No final de março, 834 presos fugiram em rebeliões no estado. As fugas e rebeliões se deram após decisão do Tribunal de Justiça de SP de suspender saída de presos em regime semi-aberto com a justificativa de impedir alastramento nas unidades penitenciárias. Especialistas chamam atenção para um crescente aumento da tensão entre presos e o crime organizado em meio à pandemia.

Tendo esses fatores em mente, conclui-se que, ao contrário do que quer fazer parecer o governo federal, não se trata de uma “recomendação de concessão de regime domiciliar de forma generalizada para presos” para impor o caos à sociedade.

A tomada de medidas de desencarceramento racional, a partir de critérios pensados de forma fundamentada pelo CNJ é uma forma de proteger toda a população. O avanço da contaminação no sistema carcerário afeta, também, quem está do lado de fora, afinal 83.604 servidores prisionais entram e saem das prisões, todos os dias e podem levar a contaminação para as ruas.

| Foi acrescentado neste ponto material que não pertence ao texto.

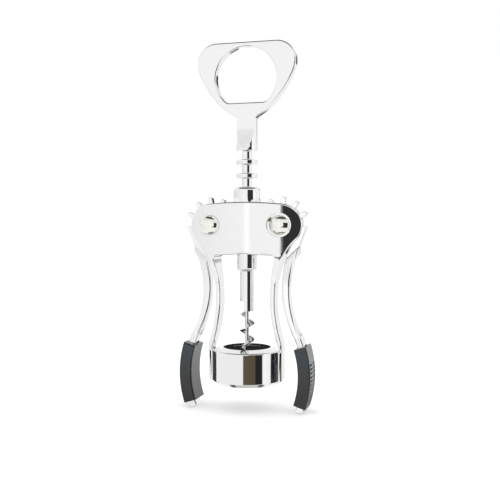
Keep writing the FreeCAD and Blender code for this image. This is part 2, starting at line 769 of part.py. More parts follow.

Como medidas imediatas para evitar o agravamento da crise, deve-se imediatamente: levantar relatório com condição de lotação, saúde e higiene das unidades; seguir as recomendações do CNJ de maneira coletiva, ou seja, sem perder tempo com avaliações individuais de juízes que trabalham reativamente. Além de, por óbvio, garantir o cumprimento da Constituição de 1988 no que diz respeito às garantias de direitos básicos das quase oitocentas mil pessoas que cumprem pena no sistema carcerário no Brasil.